* [Exercise objective]: Gather all lines from the material that contain the word "node".

* [Data section]:
· · · · · · ·

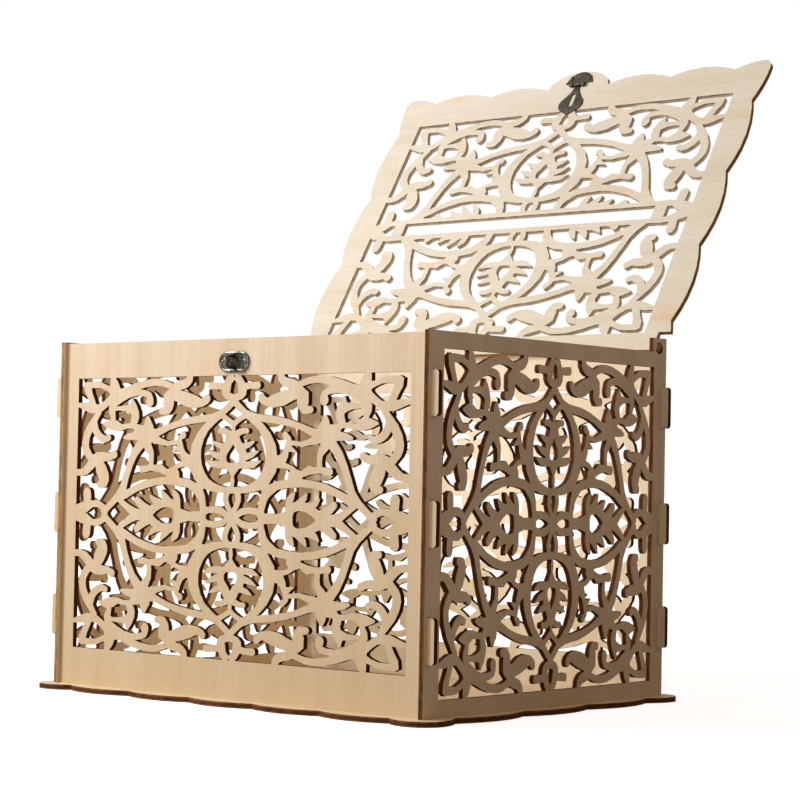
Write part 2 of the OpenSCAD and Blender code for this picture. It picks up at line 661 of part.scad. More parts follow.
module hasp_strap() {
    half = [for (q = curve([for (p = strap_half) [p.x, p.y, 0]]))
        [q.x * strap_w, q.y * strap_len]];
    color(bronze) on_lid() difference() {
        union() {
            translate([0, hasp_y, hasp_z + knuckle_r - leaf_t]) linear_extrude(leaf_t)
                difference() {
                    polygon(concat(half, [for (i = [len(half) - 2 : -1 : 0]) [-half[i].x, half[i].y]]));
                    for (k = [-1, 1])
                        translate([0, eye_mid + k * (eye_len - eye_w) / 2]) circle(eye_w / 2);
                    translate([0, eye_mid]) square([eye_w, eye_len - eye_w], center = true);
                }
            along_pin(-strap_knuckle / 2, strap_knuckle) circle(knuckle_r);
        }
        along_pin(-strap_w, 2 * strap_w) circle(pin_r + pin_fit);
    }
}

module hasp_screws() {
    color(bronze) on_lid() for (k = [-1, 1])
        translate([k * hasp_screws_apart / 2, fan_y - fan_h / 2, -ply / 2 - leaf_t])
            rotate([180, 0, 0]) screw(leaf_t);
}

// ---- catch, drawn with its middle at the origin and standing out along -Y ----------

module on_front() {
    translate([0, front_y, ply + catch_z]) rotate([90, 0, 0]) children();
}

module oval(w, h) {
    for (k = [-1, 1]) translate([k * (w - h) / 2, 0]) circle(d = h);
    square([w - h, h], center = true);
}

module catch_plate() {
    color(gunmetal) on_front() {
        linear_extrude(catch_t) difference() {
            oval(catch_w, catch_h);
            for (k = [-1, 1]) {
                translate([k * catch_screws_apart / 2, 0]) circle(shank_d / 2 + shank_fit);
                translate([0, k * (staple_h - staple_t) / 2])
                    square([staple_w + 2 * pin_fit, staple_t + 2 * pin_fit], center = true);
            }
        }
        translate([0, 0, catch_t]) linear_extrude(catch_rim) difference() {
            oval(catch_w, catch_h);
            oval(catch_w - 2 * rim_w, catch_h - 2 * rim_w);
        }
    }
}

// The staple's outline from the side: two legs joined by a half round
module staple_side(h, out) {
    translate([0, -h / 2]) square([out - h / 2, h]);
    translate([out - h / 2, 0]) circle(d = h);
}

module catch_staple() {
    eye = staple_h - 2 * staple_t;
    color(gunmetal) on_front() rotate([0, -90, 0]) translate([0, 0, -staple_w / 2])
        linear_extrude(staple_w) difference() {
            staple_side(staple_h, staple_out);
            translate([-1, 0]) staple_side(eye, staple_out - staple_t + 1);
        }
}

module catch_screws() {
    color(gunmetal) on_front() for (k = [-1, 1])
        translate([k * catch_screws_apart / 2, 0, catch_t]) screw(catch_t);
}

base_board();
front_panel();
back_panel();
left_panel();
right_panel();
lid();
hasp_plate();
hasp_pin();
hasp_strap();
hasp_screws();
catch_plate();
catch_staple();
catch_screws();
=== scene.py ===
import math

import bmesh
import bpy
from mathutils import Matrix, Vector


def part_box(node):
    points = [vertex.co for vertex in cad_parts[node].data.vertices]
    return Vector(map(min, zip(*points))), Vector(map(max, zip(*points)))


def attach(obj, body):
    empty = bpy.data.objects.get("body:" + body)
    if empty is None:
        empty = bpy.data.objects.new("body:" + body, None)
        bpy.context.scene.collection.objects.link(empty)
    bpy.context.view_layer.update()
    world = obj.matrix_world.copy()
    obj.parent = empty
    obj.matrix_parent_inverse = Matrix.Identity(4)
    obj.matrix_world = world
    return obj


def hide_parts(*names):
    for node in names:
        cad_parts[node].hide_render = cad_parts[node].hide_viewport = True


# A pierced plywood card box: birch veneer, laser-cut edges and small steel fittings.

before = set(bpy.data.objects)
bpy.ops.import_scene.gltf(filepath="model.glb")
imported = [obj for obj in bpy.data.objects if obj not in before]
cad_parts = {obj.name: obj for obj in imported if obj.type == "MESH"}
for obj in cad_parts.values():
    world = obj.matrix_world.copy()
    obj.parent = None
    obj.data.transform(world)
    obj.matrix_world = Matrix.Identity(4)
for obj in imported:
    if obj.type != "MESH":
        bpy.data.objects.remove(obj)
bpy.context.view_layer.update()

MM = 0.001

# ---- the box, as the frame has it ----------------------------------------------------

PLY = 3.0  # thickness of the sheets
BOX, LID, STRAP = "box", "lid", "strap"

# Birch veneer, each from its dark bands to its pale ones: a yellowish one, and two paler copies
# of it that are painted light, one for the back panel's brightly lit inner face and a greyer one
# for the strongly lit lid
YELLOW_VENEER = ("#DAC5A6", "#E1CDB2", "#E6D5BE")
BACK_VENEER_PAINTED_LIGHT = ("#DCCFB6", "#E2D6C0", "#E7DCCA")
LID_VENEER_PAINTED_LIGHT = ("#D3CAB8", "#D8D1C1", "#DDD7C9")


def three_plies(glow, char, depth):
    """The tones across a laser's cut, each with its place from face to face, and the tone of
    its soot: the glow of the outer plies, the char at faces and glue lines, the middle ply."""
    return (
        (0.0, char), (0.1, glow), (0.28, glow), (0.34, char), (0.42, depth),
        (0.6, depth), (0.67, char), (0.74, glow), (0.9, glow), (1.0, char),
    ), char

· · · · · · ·

* [Response for this exercise]:
def part_box(node):
    points = [vertex.co for vertex in cad_parts[node].data.vertices]
    for node in names:
        cad_parts[node].hide_render = cad_parts[node].hide_viewport = True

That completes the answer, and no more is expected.